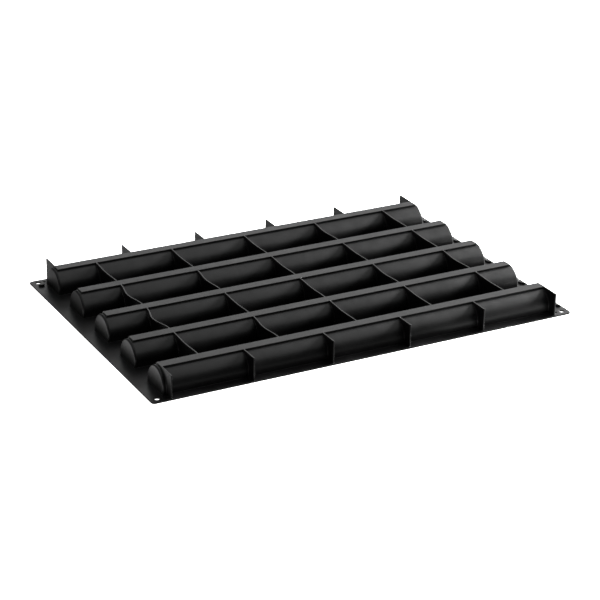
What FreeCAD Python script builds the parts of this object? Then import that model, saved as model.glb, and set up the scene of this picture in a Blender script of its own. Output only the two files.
==
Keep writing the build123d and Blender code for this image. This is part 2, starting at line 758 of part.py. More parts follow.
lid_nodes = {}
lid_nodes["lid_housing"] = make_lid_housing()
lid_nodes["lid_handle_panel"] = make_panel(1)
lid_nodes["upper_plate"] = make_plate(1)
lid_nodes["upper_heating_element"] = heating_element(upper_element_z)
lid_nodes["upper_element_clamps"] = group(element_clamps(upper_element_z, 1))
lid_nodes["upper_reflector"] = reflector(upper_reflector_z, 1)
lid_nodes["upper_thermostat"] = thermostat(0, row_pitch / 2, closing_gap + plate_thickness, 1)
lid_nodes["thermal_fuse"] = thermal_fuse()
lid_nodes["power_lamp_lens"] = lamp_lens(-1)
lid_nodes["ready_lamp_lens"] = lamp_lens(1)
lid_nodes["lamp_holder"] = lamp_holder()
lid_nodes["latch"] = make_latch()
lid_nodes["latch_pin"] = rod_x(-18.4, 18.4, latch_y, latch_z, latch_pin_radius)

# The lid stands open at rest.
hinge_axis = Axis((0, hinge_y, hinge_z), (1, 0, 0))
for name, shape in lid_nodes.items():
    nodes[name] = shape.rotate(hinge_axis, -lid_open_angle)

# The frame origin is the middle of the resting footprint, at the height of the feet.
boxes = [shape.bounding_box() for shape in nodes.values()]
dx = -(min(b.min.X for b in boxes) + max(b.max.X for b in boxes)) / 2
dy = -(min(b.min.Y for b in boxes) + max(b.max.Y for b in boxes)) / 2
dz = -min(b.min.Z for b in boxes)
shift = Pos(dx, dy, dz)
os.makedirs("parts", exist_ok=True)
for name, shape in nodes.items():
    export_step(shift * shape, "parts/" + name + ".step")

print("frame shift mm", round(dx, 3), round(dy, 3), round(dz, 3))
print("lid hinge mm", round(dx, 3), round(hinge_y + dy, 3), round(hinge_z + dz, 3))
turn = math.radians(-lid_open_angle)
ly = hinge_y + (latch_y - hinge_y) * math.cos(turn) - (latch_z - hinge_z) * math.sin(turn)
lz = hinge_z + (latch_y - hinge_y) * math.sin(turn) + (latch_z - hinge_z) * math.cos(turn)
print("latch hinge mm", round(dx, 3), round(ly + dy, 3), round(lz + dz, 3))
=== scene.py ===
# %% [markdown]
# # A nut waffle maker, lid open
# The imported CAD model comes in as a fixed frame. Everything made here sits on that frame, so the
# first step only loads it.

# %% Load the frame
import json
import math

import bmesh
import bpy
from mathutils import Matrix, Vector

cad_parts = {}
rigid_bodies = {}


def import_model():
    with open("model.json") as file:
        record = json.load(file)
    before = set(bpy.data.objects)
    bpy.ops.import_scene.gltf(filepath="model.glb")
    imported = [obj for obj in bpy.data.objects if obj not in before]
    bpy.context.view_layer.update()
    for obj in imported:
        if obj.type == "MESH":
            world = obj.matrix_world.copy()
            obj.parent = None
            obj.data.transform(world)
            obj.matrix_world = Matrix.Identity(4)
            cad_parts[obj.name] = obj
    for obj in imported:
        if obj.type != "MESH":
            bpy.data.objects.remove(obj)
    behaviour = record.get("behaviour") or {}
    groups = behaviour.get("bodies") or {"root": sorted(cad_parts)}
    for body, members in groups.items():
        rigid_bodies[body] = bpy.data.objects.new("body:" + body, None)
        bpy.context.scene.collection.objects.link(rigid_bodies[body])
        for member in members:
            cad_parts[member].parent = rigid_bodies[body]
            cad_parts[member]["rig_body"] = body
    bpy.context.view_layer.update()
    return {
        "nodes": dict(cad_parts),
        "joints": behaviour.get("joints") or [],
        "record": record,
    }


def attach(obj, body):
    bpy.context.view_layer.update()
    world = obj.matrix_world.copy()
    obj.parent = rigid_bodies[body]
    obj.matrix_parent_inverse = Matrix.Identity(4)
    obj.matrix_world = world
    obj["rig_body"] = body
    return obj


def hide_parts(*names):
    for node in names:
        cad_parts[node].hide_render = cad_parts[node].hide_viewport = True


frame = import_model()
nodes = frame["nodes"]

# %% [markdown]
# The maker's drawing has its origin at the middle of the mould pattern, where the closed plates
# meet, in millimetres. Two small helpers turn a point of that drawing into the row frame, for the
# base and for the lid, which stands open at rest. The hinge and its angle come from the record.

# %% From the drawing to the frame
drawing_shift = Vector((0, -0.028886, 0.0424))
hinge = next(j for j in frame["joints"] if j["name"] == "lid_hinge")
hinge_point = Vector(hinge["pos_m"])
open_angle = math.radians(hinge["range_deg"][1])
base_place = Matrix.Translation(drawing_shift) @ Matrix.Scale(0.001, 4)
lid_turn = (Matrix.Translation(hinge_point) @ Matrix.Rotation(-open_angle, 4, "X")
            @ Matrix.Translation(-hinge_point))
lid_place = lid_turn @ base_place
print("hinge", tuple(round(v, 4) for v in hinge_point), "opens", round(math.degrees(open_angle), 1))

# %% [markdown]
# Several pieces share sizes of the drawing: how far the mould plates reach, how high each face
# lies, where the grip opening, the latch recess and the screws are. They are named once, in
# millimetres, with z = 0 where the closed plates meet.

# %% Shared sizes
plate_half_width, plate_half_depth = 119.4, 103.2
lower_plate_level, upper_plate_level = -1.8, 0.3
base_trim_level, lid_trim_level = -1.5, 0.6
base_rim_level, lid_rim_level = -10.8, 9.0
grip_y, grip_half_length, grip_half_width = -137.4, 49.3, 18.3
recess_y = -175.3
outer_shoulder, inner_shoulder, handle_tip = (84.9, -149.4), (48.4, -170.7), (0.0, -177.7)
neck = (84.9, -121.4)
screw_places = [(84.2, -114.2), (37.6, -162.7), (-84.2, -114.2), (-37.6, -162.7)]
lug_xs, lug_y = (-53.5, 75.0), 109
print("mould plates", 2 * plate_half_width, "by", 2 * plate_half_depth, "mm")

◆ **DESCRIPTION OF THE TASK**
Extract exactly the run of lines beginning at the line with "3), round(dz, 3))" and ending at the line with "bpy.data.objects.remove(obj)", including both ends and nothing beyond them.

◆ **EXERCISE OUTPUT**
print("frame shift mm", round(dx, 3), round(dy, 3), round(dz, 3))
print("lid hinge mm", round(dx, 3), round(hinge_y + dy, 3), round(hinge_z + dz, 3))
turn = math.radians(-lid_open_angle)
ly = hinge_y + (latch_y - hinge_y) * math.cos(turn) - (latch_z - hinge_z) * math.sin(turn)
lz = hinge_z + (latch_y - hinge_y) * math.sin(turn) + (latch_z - hinge_z) * math.cos(turn)
print("latch hinge mm", round(dx, 3), round(ly + dy, 3), round(lz + dz, 3))
=== scene.py ===
# %% [markdown]
# # A nut waffle maker, lid open
# The imported CAD model comes in as a fixed frame. Everything made here sits on that frame, so the
# first step only loads it.

# %% Load the frame
import json
import math

import bmesh
import bpy
from mathutils import Matrix, Vector

cad_parts = {}
rigid_bodies = {}


def import_model():
    with open("model.json") as file:
        record = json.load(file)
    before = set(bpy.data.objects)
    bpy.ops.import_scene.gltf(filepath="model.glb")
    imported = [obj for obj in bpy.data.objects if obj not in before]
    bpy.context.view_layer.update()
    for obj in imported:
        if obj.type == "MESH":
            world = obj.matrix_world.copy()
            obj.parent = None
            obj.data.transform(world)
            obj.matrix_world = Matrix.Identity(4)
            cad_parts[obj.name] = obj
    for obj in imported:
        if obj.type != "MESH":
            bpy.data.objects.remove(obj)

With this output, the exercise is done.